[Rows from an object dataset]
-- -- --

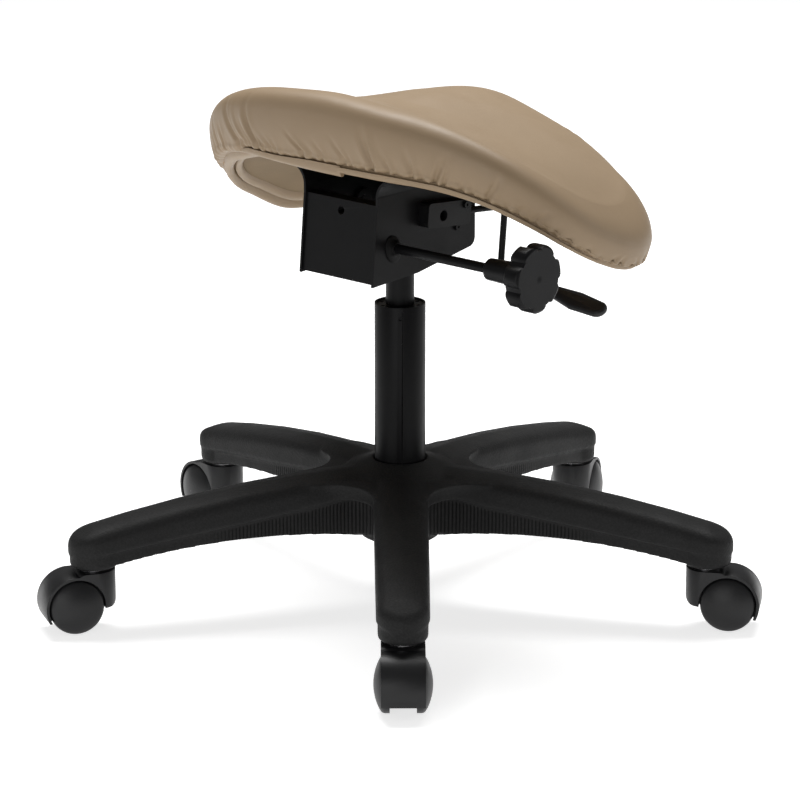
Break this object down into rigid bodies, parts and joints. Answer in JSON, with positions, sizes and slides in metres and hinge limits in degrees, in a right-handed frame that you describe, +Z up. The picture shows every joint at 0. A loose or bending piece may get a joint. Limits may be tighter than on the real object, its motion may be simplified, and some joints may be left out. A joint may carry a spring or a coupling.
{
  "type": "drafting stool",
  "caption": "Saddle-seat drafting stool on a five-legged caster base, with a height lever and a seat tilt clamped by a hand knob.",
  "frame": {"origin": "the floor, on the axis of the column", "axes": "+X is the sitter's right, +Y is forward, +Z is up"},
  "size_m": [0.7029, 0.6959, 0.524],
  "materials": {
    "base_nylon": "fine moulded grain",
    "caster_nylon": "satin moulded",
    "moulded_black": "satin moulded",
    "gloss_black": "semi-gloss moulded",
    "black_steel": "satin black powder coat",
    "bright_steel": "plain steel",
    "black_rubber": "matte",
    "plywood": "bare plywood",
    "tan_vinyl": "soft matte vinyl",
    "tan_cloth": "plain woven backing"
  },
  "bodies": {
    "base": {"star_base": "base_nylon", "outer_tube": "black_steel", "guide_bush": "moulded_black", "thrust_bearing": "bright_steel"},
    "rod": {"piston_rod": "bright_steel", "retaining_clip": "bright_steel", "buffer_ring": "black_rubber"},
    "lift": {"gas_cylinder": "black_steel", "socket_housing": "black_steel", "clamp_nut": "bright_steel", "clamp_washer": "bright_steel"},
    "button": {"release_button": "bright_steel"},
    "seat": {"seat_bracket": "black_steel", "pivot_bolts": "black_steel", "lever_block": "moulded_black", "block_screws": "black_steel", "seat_board": "plywood", "seat_bolts": "black_steel", "t_nuts": "bright_steel", "seat_cushion": "tan_vinyl", "hem_band": "tan_vinyl", "dust_cloth": "tan_cloth"},
    "lever": {"lever_rod": "black_steel", "lever_paddle": "gloss_black"},
    "knob": {"clamp_knob": "moulded_black", "clamp_rod": "black_steel"},
    "caster_1": {"caster_1_stem": "bright_steel", "caster_1_hood": "caster_nylon", "caster_1_axle": "bright_steel"},
    "caster_1_left": {"caster_1_left_wheel": "caster_nylon"},
    "caster_1_right": {"caster_1_right_wheel": "caster_nylon"},
    "caster_2": {"caster_2_stem": "bright_steel", "caster_2_hood": "caster_nylon", "caster_2_axle": "bright_steel"},
    "caster_2_left": {"caster_2_left_wheel": "caster_nylon"},
    "caster_2_right": {"caster_2_right_wheel": "caster_nylon"},
    "caster_3": {"caster_3_stem": "bright_steel", "caster_3_hood": "caster_nylon", "caster_3_axle": "bright_steel"},
    "caster_3_left": {"caster_3_left_wheel": "caster_nylon"},
    "caster_3_right": {"caster_3_right_wheel": "caster_nylon"},
    "caster_4": {"caster_4_stem": "bright_steel", "caster_4_hood": "caster_nylon", "caster_4_axle": "bright_steel"},
    "caster_4_left": {"caster_4_left_wheel": "caster_nylon"},
    "caster_4_right": {"caster_4_right_wheel": "caster_nylon"},
    "caster_5": {"caster_5_stem": "bright_steel", "caster_5_hood": "caster_nylon", "caster_5_axle": "bright_steel"},
    "caster_5_left": {"caster_5_left_wheel": "caster_nylon"},
    "caster_5_right": {"caster_5_right_wheel": "caster_nylon"}
  },
  "joints": [
    {"name": "seat_swivel", "type": "hinge", "parent": "base", "child": "rod", "pos_m": [0, 0, 0.059], "axis": [0, 0, 1], "continuous": true},
    {"name": "seat_height", "type": "slide", "parent": "rod", "child": "lift", "axis": [0, 0, 1], "range_m": [0, 0.12]},
    {"name": "valve_press", "type": "slide", "parent": "lift", "child": "button", "axis": [0, 0, -1], "range_m": [0, 0.0048]},
    {"name": "seat_tilt", "type": "hinge", "parent": "lift", "child": "seat", "pos_m": [0, -0.005, 0.3975], "axis": [-1, 0, 0], "range_deg": [-5, 8]},
    {"name": "lever_lift", "type": "hinge", "parent": "seat", "child": "lever", "pos_m": [0.0545, 0, 0.398], "axis": [0, -0.9954, 0.0958], "range_deg": [0, 5], "stiffness_Nm_per_rad": 1.5, "springref_deg": -5.73},
    {"name": "clamp_turn", "type": "hinge", "parent": "lift", "child": "knob", "pos_m": [0, -0.064, 0.3745], "axis": [1, 0, 0], "range_deg": [0, 720]},
    {"name": "caster_1_swivel", "type": "hinge", "parent": "base", "child": "caster_1", "pos_m": [0.21146, -0.23077, 0.06], "axis": [0, 0, 1], "continuous": true},
    {"name": "caster_1_left_roll", "type": "hinge", "parent": "caster_1", "child": "caster_1_left", "pos_m": [0.22632, -0.24699, 0.027], "axis": [0.7373, 0.6756, 0], "continuous": true},
    {"name": "caster_1_right_roll", "type": "hinge", "parent": "caster_1", "child": "caster_1_right", "pos_m": [0.22632, -0.24699, 0.027], "axis": [0.7373, 0.6756, 0], "continuous": true},
    {"name": "caster_2_swivel", "type": "hinge", "parent": "base", "child": "caster_2", "pos_m": [0.28482, 0.1298, 0.06], "axis": [0, 0, 1], "continuous": true},
    {"name": "caster_2_left_roll", "type": "hinge", "parent": "caster_2", "child": "caster_2_left", "pos_m": [0.30337, 0.14162, 0.027], "axis": [-0.5373, 0.8434, 0], "continuous": true},
    {"name": "caster_2_right_roll", "type": "hinge", "parent": "caster_2", "child": "caster_2_right", "pos_m": [0.30337, 0.14162, 0.027], "axis": [-0.5373, 0.8434, 0], "continuous": true},
    {"name": "caster_3_swivel", "type": "hinge", "parent": "base", "child": "caster_3", "pos_m": [-0.03543, 0.31099, 0.06], "axis": [0, 0, 1], "continuous": true},
    {"name": "caster_3_left_roll", "type": "hinge", "parent": "caster_3", "child": "caster_3_left", "pos_m": [-0.04525, 0.33068, 0.027], "axis": [-0.8949, -0.4462, 0], "continuous": true},
    {"name": "caster_3_right_roll", "type": "hinge", "parent": "caster_3", "child": "caster_3_right", "pos_m": [-0.04525, 0.33068, 0.027], "axis": [-0.8949, -0.4462, 0], "continuous": true},
    {"name": "caster_4_swivel", "type": "hinge", "parent": "base", "child": "caster_4", "pos_m": [-0.30672, 0.0624, 0.06], "axis": [0, 0, 1], "continuous": true},
    {"name": "caster_4_left_roll", "type": "hinge", "parent": "caster_4", "child": "caster_4_left", "pos_m": [-0.32827, 0.06679, 0.027], "axis": [-0.1994, -0.9799, 0], "continuous": true},
    {"name": "caster_4_right_roll", "type": "hinge", "parent": "caster_4", "child": "caster_4_right", "pos_m": [-0.32827, 0.06679, 0.027], "axis": [-0.1994, -0.9799, 0], "continuous": true},
    {"name": "caster_5_swivel", "type": "hinge", "parent": "base", "child": "caster_5", "pos_m": [-0.15413, -0.27242, 0.06], "axis": [0, 0, 1], "continuous": true},
    {"name": "caster_5_left_roll", "type": "hinge", "parent": "caster_5", "child": "caster_5_left", "pos_m": [-0.16496, -0.29157, 0.027], "axis": [0.8704, -0.4924, 0], "continuous": true},
    {"name": "caster_5_right_roll", "type": "hinge", "parent": "caster_5", "child": "caster_5_right", "pos_m": [-0.16496, -0.29157, 0.027], "axis": [0.8704, -0.4924, 0], "continuous": true}
  ],
  "couplings": [
    {"joint": "valve_press", "follows": "lever_lift", "m_per_rad": 0.0545}
  ]
}
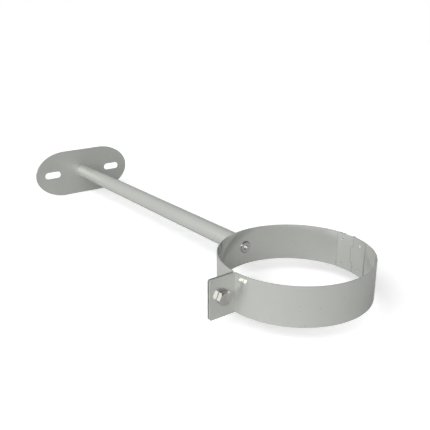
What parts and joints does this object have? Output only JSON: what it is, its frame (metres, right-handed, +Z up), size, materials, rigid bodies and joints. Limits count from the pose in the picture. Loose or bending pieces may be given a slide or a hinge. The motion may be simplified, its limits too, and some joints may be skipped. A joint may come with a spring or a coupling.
{
  "type": "flue wall clamp",
  "caption": "Hinged ring clamp for a vertical flue, held off the wall by a long round stay with a slotted oval wall plate, closed by a bolt through two folded ears.",
  "frame": {"origin": "on the flue's axis, halfway up the ring", "axes": "+Z up the flue, -X towards the wall along the stay, -Y out past the ears"},
  "size_m": [0.56, 0.185, 0.07],
  "materials": {
    "ring_steel": "satin zinc-coated strip",
    "hinge_steel": "satin zinc-coated strip",
    "rivet_steel": "satin",
    "stay_steel": "satin zinc-coated tube",
    "plate_steel": "satin zinc-coated sheet",
    "end_piece_steel": "turned",
    "screw_steel": "bright zinc-plated",
    "bolt_steel": "bright zinc-plated"
  },
  "bodies": {
    "fixed_part": {"wall_plate": "plate_steel", "wall_end_piece": "end_piece_steel", "stay_tube": "stay_steel", "ring_end_piece": "end_piece_steel", "band_screw": "screw_steel", "rear_band": "ring_steel", "rear_hinge_leaf": "hinge_steel", "rear_rivet_upper": "rivet_steel", "rear_rivet_lower": "rivet_steel", "hinge_pin": "hinge_steel"},
    "front_half": {"front_band": "ring_steel", "front_hinge_leaf": "hinge_steel", "front_rivet_upper": "rivet_steel", "front_rivet_lower": "rivet_steel"},
    "bolt": {"clamp_bolt": "bolt_steel"},
    "nut": {"clamp_nut": "bolt_steel"}
  },
  "joints": [
    {"name": "band_swing", "type": "hinge", "parent": "fixed_part", "child": "front_half", "pos_m": [0.00795, 0.07689, 0], "axis": [0, 0, 1], "range_deg": [0, 180]},
    {"name": "bolt_turn", "type": "hinge", "parent": "front_half", "child": "bolt", "pos_m": [0, -0.092, 0], "axis": [1, 0, 0], "range_deg": [0, 3600]},
    {"name": "nut_run", "type": "slide", "parent": "fixed_part", "child": "nut", "axis": [-1, 0, 0], "range_m": [0, 0.0126]}
  ],
  "couplings": [
    {"joint": "nut_run", "follows": "bolt_turn", "m_per_rad": 0.00019894}
  ]
}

-- -- --

- Task instructions
Look through the entries and find each line that has the string "handed". Copy those lines.

- Result below
Break this object down into rigid bodies, parts and joints. Answer in JSON, with positions, sizes and slides in metres and hinge limits in degrees, in a right-handed frame that you describe, +Z up. The picture shows every joint at 0. A loose or bending piece may get a joint. Limits may be tighter than on the real object, its motion may be simplified, and some joints may be left out. A joint may carry a spring or a coupling.
What parts and joints does this object have? Output only JSON: what it is, its frame (metres, right-handed, +Z up), size, materials, rigid bodies and joints. Limits count from the pose in the picture. Loose or bending pieces may be given a slide or a hinge. The motion may be simplified, its limits too, and some joints may be skipped. A joint may come with a spring or a coupling.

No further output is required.